Economists are expecting a decreased rate of growth during the second half of the year because of the slow pace of job creation, lack of activity in the housing market and an overall drop in retail sales. The summer slowdown has raised concerns and caused many to lower their economic expectations for the final third of the year. The New York Times interviewed economists to get their thoughts in the article “Economists Expect Slower Growth in Second Half.”
Comparisons to Early 2010
Earlier this year the consumer confidence index was on the rise but June marked the second month in row that it has fallen. Home sales have also been falling for two months in a row. Everyone had high expectations and it was visible, the National Association of Home Builders predicted that buyers would sign for 467,000 new homes. That prediction has since fallen to 375,000. Consumer demand has also decreased since the beginning of the year.
Motoko Rich of the New York Times reported, “Part of the slowdown stems from the expiration of stimulus measures like the home buyer tax credit and the cash for clunkers program to bolster auto sales. But it is also perhaps the inevitable aftermath of a protracted era of credit-driven excess, buoyed by inflated housing prices.”
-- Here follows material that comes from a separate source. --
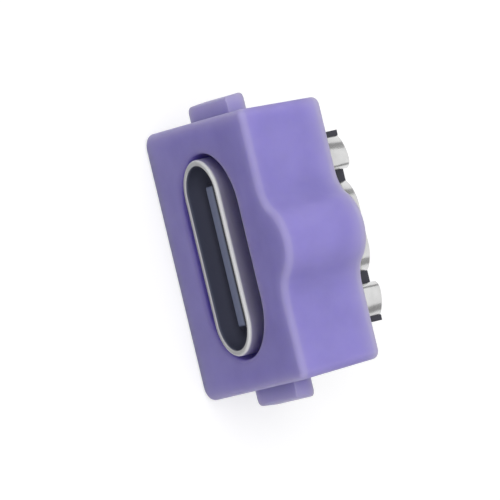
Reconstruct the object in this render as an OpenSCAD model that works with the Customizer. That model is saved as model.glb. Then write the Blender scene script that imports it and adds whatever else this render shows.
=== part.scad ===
// USB-C power socket: a moulded snap-in housing around a metal receptacle with solder terminals.
// X runs along the long side of the mouth, +Y goes into the socket, and +Z points to the bump.
// The origin is the centre of the mating mouth, in the plane of the shell's rim.
// All lengths are in millimetres.

/* [Housing] */
// Length of the housing, without its snap tabs
housing_length = 12.25; // [11.6:0.05:16]
// Thickness of the housing, without its bump
housing_thickness = 9.4; // [7.6:0.1:12]
// Depth of the housing, from its front face to its rear face
housing_depth = 4.1; // [3.5:0.1:4.6]
// Corner radius on the flat side
flat_side_corner_r = 0.7; // [0.4:0.05:1.2]
// Corner radius on the bump side
bump_side_corner_r = 0.4; // [0.35:0.05:1]
// Rounding of the front and rear edges
edge_r = 0.25; // [0.1:0.01:0.3]
// Draft of both ends, in degrees
draft = 2.6; // [0:0.1:4]

/* [Bump] */
// Height of the bump above the housing, at the front
bump_height = 1.35; // [0.8:0.01:2]
// Width of the bump at its foot
bump_width = 5.1; // [4.4:0.1:7]
// Rise of the bump's top towards the rear, in degrees
bump_slope = 1.5; // [0:0.5:4]
// Radius of the bump's round top
bump_top_r = 1.75; // [1:0.05:1.9]

/* [Snap tabs] */
// Length of each tab, across the thickness of the housing
tab_length = 3.7; // [2:0.02:5]
// Width of each tab, along the depth of the housing
tab_width = 0.88; // [0.6:0.01:1.4]
// Reach of each tab beyond the end, at the tab's front
tab_reach = 0.72; // [0.4:0.01:1.2]
// Rise of the tab's outer face towards the rear, in degrees
tab_ramp = 6; // [0:1:12]
// Distance of the tab behind the front face
tab_setback = 1.06; // [0.3:0.01:1.6]
// Radius of the tab's outer corners
tab_corner_r = 0.27; // [0.1:0.01:0.35]

/* [Pocket] */
// Gap between the shell and the pocket at each end
pocket_end_gap = 0.22; // [0.15:0.01:0.6]
// Gap between the shell and the pocket on each long side
pocket_side_gap = 0.95; // [0.5:0.05:1.4]
// Depth of the pocket behind the front face
pocket_depth = 2.3; // [1.5:0.1:2.8]
// Rounding of the pocket's mouth
pocket_mouth_r = 0.15; // [0.05:0.01:0.25]

/* [Shell] */
// Outer length of the shell's mouth
shell_length = 8.94; // [8.8:0.01:9.2]
// Outer height of the shell's mouth
shell_height = 3.16; // [3.1:0.01:3.4]
// Sheet thickness of the shell
shell_wall = 0.3; // [0.2:0.01:0.32]
// Depth of the shell, from its rim to its open rear end
shell_depth = 5.2; // [5:0.1:6]
// Distance that the rim stands out of the housing's front face
shell_proud = 0.32; // [0.1:0.01:0.6]

/* [Tongue] */
// Width of the tongue
tongue_width = 6.69; // [6.5:0.01:6.75]
// Thickness of the tongue
tongue_thickness = 0.7; // [0.66:0.01:0.8]
// Distance of the tongue's tip behind the rim
tongue_recess = 0.46; // [0.3:0.01:0.8]
// Chamfer along the tongue's tip
tongue_chamfer = 0.13; // [0.05:0.01:0.15]
// Chamfer at both ends of the tongue's tip
tongue_corner = 0.22; // [0.05:0.01:0.25]
// Thickness of the step at the tongue's root
step_thickness = 1.3; // [1.1:0.05:1.6]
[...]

Worldwide Affairs Affect U.S.
Some companies saw an increase in sales this season, but the impressive growth was mainly attributed to buyers outside of the U.S. This is why many companies are still hesitant to hire within the country, much to the frustration of American policymakers and the unemployed.
Others are arguing that the economic slowdown is just a little bump in the road due to the financial crisis Europe has been dealing with.
The recent news of lowered expectations is not great, but it remains speculation at this point. Only time will tell if Americans have cause for alarm.